Tennessee tornado: 'worst of circumstances, the best of people'

Strangers, local businesses, volunteers, and first responders are joining efforts across the state to rebuild and heal. Gov. Bill Lee sent out the National Guard in search and rescue efforts in Tennessee after Tuesday tornadoes killed 24 people. 

Bill Wallace reaches out to rescue workers who freed him from the rubble that had trapped him and his wife in their basement after a tornado hit Mt. Juliet, Tennessee, on March 3, 2020.

Larry McCormack/The Tennessean/AP

March 4, 2020

Rescuers searched through shattered Tennessee neighborhoods for buried survivors on Tuesday, less than a day after tornadoes ripped across Nashville and other parts of the state as families slept. At least 24 people were killed, some in their beds, authorities said.

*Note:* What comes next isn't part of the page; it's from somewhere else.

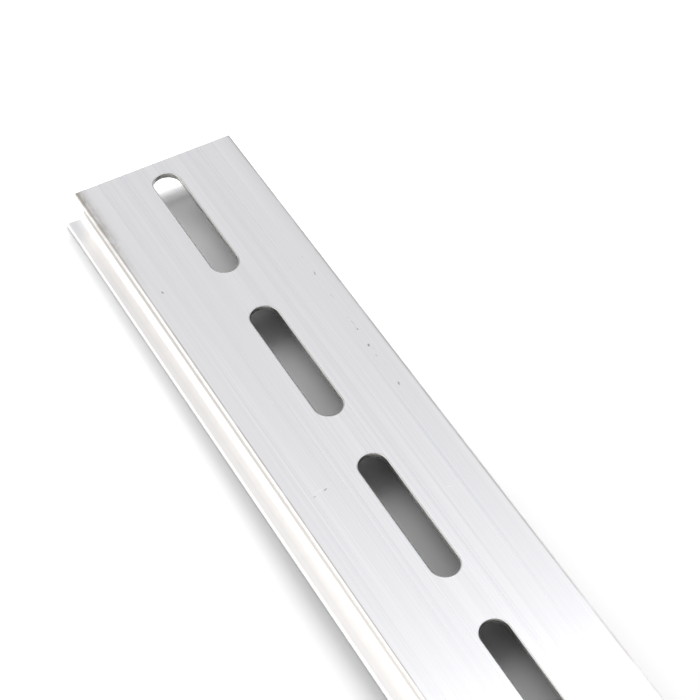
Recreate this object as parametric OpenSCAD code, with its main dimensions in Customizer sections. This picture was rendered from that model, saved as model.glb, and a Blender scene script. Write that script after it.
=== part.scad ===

The governor declared an emergency and sent the National Guard to help with search-and-rescue efforts. Gov. Bill Lee said he observed numerous examples of people coming together to help one another. "In the worst of circumstances, the best of people comes out, and that's what we're seeing," he said.

Just as the governor stopped by to tour the devastation in Putnam County, a van of longtime customers at a local eatery – who proudly stated they ate there every morning – arrived to help clear debris.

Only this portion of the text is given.